▶ Work instructions:
Set down exactly the lines in the records below that run from the line with "on three sides" to the line with "its packed construction.", inclusive, and nothing more.

# Start of Working data

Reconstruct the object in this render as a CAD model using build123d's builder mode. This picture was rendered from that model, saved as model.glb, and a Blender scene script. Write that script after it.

# End of Working data
# Start of Working data

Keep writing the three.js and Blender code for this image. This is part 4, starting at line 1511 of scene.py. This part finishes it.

# End of Working data
# Start of Working data

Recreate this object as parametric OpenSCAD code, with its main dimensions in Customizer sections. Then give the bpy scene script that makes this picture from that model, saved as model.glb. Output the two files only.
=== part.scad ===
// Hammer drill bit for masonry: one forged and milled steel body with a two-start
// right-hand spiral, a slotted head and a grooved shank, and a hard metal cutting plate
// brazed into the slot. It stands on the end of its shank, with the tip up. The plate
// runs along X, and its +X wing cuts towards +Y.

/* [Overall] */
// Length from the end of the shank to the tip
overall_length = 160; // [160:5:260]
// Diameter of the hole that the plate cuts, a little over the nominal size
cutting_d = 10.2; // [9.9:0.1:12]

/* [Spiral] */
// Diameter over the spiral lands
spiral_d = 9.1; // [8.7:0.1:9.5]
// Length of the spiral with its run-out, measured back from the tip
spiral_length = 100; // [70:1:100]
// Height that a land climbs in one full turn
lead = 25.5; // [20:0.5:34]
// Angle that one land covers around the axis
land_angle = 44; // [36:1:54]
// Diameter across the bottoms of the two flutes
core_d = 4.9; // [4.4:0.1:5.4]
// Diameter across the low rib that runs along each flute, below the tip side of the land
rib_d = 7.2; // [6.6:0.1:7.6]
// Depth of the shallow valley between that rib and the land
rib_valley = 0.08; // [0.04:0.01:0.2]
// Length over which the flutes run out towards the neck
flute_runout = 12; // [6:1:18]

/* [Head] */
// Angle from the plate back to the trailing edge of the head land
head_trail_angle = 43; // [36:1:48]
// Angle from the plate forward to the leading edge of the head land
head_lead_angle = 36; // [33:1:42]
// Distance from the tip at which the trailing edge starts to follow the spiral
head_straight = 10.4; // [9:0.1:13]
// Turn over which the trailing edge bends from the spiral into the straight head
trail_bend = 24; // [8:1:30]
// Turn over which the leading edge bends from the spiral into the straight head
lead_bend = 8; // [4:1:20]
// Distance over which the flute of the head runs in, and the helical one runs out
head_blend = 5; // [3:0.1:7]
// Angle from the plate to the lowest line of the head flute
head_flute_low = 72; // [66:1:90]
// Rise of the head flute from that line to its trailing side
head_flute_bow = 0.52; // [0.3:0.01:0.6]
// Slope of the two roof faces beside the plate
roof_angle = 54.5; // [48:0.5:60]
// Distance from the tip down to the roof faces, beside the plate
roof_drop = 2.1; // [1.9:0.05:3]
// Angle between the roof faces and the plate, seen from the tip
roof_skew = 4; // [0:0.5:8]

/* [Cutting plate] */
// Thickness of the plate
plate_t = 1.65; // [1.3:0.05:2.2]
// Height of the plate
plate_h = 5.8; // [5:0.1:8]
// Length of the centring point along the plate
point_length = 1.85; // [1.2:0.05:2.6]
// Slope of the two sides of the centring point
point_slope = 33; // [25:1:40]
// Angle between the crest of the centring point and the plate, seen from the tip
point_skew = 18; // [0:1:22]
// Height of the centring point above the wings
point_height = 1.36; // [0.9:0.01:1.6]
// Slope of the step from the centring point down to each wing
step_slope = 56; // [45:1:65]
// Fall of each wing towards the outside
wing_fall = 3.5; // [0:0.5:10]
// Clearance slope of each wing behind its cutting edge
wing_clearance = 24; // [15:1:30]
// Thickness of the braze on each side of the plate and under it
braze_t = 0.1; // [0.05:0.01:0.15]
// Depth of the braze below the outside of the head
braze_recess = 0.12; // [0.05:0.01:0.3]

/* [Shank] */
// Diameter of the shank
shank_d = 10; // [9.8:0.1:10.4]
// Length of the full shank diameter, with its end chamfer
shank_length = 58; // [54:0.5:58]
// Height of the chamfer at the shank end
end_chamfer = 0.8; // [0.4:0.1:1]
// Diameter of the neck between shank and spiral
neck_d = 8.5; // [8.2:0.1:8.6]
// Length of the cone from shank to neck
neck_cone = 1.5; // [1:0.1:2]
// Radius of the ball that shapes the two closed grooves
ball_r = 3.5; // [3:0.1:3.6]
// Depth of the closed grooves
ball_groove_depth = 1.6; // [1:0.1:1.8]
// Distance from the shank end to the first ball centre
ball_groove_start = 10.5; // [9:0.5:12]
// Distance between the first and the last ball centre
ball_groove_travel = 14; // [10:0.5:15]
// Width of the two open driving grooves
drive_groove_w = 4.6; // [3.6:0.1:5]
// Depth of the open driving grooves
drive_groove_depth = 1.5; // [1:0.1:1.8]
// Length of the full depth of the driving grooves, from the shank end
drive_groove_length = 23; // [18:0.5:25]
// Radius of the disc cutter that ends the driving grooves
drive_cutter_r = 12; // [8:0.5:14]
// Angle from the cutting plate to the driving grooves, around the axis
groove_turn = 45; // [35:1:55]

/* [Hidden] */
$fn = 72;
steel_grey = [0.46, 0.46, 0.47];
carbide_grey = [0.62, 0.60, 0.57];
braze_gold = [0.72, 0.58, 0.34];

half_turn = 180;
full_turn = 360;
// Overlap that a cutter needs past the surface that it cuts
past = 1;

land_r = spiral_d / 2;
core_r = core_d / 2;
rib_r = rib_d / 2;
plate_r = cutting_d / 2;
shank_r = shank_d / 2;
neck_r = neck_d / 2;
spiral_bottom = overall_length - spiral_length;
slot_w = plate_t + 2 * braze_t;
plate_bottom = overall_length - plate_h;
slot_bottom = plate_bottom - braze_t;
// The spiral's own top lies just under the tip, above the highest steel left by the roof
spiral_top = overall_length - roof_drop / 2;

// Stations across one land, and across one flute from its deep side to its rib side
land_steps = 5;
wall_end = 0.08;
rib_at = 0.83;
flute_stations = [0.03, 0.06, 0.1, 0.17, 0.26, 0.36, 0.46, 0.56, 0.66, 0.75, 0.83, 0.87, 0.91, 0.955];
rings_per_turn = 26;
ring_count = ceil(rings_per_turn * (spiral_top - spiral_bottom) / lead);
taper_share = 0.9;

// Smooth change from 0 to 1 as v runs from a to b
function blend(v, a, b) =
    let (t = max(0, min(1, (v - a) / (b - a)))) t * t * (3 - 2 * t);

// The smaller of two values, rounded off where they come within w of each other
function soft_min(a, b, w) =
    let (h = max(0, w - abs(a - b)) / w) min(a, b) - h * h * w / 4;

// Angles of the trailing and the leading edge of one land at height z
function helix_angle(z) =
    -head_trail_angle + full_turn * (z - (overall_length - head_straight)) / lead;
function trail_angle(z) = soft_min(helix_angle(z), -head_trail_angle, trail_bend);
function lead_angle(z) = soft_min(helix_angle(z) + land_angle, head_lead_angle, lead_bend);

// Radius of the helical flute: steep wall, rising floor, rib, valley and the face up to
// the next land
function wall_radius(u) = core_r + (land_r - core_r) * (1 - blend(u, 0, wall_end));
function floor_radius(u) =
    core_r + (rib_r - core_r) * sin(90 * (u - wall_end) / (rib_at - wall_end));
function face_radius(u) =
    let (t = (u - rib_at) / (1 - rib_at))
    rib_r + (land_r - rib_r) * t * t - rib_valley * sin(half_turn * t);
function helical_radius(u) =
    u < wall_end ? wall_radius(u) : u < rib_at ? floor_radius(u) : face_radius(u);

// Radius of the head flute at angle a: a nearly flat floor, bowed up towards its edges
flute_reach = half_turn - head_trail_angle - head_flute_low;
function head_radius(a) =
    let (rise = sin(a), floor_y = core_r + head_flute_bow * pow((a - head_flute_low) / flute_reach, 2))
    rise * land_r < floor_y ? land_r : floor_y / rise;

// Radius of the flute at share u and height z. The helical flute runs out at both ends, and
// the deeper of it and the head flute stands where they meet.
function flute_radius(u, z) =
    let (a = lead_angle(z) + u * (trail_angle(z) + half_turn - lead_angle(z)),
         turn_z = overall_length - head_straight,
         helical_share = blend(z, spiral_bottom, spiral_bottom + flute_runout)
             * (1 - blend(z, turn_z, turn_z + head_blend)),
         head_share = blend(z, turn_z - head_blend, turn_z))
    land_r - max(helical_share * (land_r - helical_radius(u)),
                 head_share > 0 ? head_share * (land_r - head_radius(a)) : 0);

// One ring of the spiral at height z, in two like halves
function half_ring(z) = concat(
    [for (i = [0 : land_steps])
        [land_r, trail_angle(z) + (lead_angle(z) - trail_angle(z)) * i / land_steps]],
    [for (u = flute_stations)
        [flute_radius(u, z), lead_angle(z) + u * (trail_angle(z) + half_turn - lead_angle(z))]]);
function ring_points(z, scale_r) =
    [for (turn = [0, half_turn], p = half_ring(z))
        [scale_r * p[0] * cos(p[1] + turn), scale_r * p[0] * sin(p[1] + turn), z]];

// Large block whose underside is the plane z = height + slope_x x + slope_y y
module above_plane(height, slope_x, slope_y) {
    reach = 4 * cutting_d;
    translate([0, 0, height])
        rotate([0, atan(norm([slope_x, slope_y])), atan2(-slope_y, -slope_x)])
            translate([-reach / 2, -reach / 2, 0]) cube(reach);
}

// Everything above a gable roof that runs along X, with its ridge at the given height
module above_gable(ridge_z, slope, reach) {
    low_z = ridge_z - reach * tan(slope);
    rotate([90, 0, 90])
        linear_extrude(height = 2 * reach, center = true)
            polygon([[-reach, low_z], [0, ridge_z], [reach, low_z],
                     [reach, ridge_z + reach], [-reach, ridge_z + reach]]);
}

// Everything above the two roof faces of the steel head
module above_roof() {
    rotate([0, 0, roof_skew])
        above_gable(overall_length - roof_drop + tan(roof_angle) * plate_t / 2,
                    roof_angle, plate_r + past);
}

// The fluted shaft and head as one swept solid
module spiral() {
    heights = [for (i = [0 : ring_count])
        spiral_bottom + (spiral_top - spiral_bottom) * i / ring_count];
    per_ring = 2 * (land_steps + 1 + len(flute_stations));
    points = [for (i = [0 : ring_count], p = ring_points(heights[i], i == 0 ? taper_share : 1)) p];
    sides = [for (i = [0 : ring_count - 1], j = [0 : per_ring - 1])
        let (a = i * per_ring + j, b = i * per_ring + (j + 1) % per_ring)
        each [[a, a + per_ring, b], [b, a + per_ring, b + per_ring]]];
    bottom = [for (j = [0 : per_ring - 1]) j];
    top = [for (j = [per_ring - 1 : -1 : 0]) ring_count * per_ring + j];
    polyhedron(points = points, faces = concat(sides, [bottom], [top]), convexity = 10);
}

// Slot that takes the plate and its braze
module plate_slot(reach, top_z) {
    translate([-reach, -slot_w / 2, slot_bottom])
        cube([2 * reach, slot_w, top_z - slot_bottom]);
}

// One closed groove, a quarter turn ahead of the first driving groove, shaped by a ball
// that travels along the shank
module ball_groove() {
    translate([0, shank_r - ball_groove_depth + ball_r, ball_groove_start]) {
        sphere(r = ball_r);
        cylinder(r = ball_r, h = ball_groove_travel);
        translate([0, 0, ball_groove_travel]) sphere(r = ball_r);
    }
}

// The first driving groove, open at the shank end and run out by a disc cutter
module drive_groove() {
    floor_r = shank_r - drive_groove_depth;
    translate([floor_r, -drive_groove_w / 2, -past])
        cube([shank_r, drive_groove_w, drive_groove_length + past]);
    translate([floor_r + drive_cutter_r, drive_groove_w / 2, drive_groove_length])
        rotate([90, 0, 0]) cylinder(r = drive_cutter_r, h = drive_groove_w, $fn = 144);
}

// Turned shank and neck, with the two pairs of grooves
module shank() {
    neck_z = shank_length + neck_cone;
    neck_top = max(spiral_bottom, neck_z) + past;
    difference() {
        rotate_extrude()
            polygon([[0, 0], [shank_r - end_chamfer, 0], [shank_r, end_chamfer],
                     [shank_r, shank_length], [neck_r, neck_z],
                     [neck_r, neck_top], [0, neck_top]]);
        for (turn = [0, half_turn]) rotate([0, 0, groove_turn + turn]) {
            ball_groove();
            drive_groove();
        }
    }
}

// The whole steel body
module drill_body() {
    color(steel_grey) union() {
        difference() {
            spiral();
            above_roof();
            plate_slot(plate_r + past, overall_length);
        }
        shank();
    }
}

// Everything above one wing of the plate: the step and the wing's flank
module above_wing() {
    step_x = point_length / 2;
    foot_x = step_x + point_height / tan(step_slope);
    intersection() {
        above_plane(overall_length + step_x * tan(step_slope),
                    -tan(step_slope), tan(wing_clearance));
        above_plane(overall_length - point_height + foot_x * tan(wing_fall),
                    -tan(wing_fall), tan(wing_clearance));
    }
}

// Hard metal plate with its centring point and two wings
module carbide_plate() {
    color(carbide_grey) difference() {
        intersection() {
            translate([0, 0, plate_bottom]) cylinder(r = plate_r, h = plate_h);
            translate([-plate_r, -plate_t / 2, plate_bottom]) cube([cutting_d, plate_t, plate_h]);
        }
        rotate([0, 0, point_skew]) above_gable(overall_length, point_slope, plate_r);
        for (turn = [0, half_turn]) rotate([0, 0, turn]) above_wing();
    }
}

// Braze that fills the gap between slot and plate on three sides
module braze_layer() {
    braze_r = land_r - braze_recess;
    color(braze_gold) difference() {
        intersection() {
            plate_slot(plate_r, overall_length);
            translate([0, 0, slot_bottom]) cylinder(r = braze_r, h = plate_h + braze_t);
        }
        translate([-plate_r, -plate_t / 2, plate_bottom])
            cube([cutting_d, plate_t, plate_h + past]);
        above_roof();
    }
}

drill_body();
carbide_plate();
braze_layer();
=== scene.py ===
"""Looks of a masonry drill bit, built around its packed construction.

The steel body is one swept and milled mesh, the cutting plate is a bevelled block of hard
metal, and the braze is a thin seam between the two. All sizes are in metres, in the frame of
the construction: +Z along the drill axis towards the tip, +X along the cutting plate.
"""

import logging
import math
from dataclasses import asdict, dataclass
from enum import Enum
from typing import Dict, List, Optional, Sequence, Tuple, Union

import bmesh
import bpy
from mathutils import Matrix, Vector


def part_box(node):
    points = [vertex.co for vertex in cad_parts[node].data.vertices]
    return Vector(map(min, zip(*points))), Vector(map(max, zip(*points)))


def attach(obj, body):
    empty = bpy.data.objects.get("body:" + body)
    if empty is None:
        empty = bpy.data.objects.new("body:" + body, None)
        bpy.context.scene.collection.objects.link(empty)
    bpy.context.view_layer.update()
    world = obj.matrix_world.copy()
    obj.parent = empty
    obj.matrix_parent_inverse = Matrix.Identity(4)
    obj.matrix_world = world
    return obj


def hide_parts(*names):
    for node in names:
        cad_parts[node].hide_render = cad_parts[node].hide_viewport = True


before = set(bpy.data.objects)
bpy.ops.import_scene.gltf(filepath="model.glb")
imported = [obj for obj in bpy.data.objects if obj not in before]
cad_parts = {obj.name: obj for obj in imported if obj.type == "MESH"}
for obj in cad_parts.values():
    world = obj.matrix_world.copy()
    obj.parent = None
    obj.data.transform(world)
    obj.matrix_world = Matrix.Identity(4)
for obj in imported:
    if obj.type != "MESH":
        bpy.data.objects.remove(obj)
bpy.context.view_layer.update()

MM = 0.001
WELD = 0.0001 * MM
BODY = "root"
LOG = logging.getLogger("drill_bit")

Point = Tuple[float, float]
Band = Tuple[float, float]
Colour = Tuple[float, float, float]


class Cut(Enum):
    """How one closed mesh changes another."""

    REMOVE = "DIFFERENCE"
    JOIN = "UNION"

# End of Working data

▶ Right answer:
// Braze that fills the gap between slot and plate on three sides
module braze_layer() {
    braze_r = land_r - braze_recess;
    color(braze_gold) difference() {
        intersection() {
            plate_slot(plate_r, overall_length);
            translate([0, 0, slot_bottom]) cylinder(r = braze_r, h = plate_h + braze_t);
        }
        translate([-plate_r, -plate_t / 2, plate_bottom])
            cube([cutting_d, plate_t, plate_h + past]);
        above_roof();
    }
}

drill_body();
carbide_plate();
braze_layer();
=== scene.py ===
"""Looks of a masonry drill bit, built around its packed construction.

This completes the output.